According to the former NAQDA Director General, the plan was to set up an aquaculture industrial park on 1,423 hectares at Vidattaltivu. But this extent of land was brought down to 1,171 hectares following a ‘study’ which recommended that the park could be built provided that a few conditions are being fulfilled. 
“Shrimp farming is a carbon intensive industry and is going to destroy our most important and largest connected nature reserve in order to pave the way for a carbon-intensive industry?” Prof. Jayakody questioned further. 

“This is an injustice to the people in the North because it is for these people that the Strategic Environmental Assessment was conducted. It was for their benefit that these areas were set aside. They have been fishing for years.
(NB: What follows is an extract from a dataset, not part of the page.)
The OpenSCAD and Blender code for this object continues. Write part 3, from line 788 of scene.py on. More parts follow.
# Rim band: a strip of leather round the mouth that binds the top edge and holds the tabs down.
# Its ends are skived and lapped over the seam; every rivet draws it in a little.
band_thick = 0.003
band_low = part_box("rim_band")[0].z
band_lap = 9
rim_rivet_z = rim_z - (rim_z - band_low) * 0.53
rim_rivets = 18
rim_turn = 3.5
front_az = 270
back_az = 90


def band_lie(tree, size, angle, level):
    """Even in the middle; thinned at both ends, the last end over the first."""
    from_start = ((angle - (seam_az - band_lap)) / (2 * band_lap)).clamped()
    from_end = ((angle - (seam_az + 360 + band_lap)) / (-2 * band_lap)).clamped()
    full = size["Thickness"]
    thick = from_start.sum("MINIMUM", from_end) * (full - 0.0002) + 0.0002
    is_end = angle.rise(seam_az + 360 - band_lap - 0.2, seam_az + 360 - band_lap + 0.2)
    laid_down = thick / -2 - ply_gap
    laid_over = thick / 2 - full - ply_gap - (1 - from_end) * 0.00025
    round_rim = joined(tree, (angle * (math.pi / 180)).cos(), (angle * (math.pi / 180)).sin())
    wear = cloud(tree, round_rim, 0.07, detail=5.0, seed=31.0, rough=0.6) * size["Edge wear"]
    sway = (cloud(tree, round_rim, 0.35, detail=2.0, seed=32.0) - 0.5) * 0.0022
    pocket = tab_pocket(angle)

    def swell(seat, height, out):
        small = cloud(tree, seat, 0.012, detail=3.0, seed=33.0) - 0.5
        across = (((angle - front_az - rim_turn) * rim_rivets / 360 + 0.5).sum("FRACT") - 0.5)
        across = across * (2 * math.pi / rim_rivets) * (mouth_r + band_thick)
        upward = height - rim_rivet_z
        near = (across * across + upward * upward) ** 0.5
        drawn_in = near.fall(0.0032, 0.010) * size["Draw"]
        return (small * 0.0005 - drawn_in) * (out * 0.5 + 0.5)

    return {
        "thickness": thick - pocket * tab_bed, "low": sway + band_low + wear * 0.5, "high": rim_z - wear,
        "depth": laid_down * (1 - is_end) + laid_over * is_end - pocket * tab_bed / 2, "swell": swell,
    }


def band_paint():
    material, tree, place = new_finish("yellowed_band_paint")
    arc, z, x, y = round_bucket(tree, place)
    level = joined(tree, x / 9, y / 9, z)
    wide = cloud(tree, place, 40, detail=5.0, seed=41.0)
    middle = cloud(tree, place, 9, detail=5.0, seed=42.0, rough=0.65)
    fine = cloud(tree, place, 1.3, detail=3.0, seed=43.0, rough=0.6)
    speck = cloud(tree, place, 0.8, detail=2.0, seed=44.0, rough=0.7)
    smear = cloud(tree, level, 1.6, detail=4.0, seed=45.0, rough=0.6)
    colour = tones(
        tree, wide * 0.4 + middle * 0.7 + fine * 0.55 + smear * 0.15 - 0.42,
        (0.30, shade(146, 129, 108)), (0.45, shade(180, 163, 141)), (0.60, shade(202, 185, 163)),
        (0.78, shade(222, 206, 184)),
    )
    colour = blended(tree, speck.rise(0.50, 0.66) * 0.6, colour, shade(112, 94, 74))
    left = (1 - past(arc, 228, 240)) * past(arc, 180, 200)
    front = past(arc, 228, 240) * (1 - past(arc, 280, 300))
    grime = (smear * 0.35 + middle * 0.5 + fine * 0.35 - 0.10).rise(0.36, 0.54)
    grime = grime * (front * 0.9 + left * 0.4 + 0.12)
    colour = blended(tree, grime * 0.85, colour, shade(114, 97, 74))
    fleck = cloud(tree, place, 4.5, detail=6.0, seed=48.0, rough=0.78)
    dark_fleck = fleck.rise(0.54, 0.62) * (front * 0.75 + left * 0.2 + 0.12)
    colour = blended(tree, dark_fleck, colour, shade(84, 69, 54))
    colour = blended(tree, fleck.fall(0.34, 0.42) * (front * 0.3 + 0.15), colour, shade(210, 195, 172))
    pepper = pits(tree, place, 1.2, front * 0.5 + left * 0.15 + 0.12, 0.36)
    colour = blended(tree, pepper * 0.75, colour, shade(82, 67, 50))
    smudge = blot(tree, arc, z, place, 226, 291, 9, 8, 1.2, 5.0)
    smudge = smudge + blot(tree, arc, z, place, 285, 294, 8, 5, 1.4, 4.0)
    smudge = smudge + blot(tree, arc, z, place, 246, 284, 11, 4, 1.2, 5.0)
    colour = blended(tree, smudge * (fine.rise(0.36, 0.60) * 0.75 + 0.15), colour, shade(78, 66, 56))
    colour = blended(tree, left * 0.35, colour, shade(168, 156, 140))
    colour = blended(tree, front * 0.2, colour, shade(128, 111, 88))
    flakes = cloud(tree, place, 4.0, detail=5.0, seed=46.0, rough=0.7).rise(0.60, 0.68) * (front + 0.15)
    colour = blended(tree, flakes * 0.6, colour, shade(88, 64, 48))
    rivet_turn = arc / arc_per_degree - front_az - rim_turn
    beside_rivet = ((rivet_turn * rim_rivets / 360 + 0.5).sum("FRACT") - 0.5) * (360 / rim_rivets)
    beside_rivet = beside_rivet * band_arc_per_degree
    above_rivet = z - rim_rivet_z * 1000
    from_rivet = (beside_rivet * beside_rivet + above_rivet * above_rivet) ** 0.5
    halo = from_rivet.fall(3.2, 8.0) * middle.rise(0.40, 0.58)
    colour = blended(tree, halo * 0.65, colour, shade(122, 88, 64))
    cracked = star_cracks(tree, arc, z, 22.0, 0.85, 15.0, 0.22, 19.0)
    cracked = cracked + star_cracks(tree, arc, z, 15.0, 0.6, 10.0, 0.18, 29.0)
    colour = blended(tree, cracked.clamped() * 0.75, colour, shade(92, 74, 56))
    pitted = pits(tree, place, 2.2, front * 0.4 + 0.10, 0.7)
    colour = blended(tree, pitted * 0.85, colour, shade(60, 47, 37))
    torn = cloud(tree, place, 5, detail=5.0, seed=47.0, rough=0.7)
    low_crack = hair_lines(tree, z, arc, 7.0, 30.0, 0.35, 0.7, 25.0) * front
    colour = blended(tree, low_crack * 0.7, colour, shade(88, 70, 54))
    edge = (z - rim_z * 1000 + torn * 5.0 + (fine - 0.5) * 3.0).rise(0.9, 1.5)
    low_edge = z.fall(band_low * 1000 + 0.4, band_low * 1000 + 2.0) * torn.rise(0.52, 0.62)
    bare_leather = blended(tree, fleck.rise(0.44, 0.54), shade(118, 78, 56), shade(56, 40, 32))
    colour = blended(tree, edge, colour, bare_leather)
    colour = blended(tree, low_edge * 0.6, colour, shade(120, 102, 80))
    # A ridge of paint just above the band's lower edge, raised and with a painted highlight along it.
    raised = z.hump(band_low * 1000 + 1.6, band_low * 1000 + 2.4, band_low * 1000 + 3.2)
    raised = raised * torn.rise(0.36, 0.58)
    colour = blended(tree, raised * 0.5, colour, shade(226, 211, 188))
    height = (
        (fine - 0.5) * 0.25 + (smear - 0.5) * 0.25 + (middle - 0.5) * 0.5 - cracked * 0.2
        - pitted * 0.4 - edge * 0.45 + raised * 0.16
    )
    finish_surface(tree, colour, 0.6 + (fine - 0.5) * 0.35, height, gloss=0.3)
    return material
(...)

Some of the best crabs and shrimps come from this area. We are yet to know the species that will be cultured if this area has been removed for shrimp farming. We can speculate at the moment because NAQDA is promoting Litopenaeus vannamei or the white leg shrimp which itself was brought to the country by violating the law. It was brought without a proper assessment and by claiming that it is disease-free. So what kind of diseases would be introduced to the North if this species is cultured?” she added. 

 

Response from authorities

When inquired, NAQDA Director General Dr. J. M. Asoka said that even though a request has been made to release land for the proposed aquaculture development park in Vidattaltivu, the Fisheries and Wildlife Ministries have not yet responded.

Speaking to Daily Mirror, DWC Director General Chandana Sooriyabandara said that the proposal to develop the aquaculture park had been there for a long time. “It was developed somewhere around 2019 and following this proposal the Fisheries Ministry sought approval to de-gazette part of the Nature Reserve for this purpose. Even though they had asked for over 1,000 hectares the EIA study recommended that around 169 hectares of land could be used for this project. This is the final decision taken by the cabinet of ministers and the gazette was recently signed by the Wildlife Minister. However, this is not a new turn of events because this matter had been discussed and debated for a long time.

When asked which part of the Nature Reserve had been de-gazetted, Sooriyabandara responded in the negative. Responding to claims regarding the flawed EIA process, Sooriyabandara said that the DWC’s technical evaluation committee followed all guidelines and technical considerations as the project approving body of the EIA report. “But anybody could challenge it,” he added.

Several attempts to contact Minister of Wildlife and Forest Resource Conservation Pavithra Wanniarachchi to inquire as to what and who prompted her to take this decision without having proper consultations and why the area that had been de-gazetted was not released to the public,  proved futile.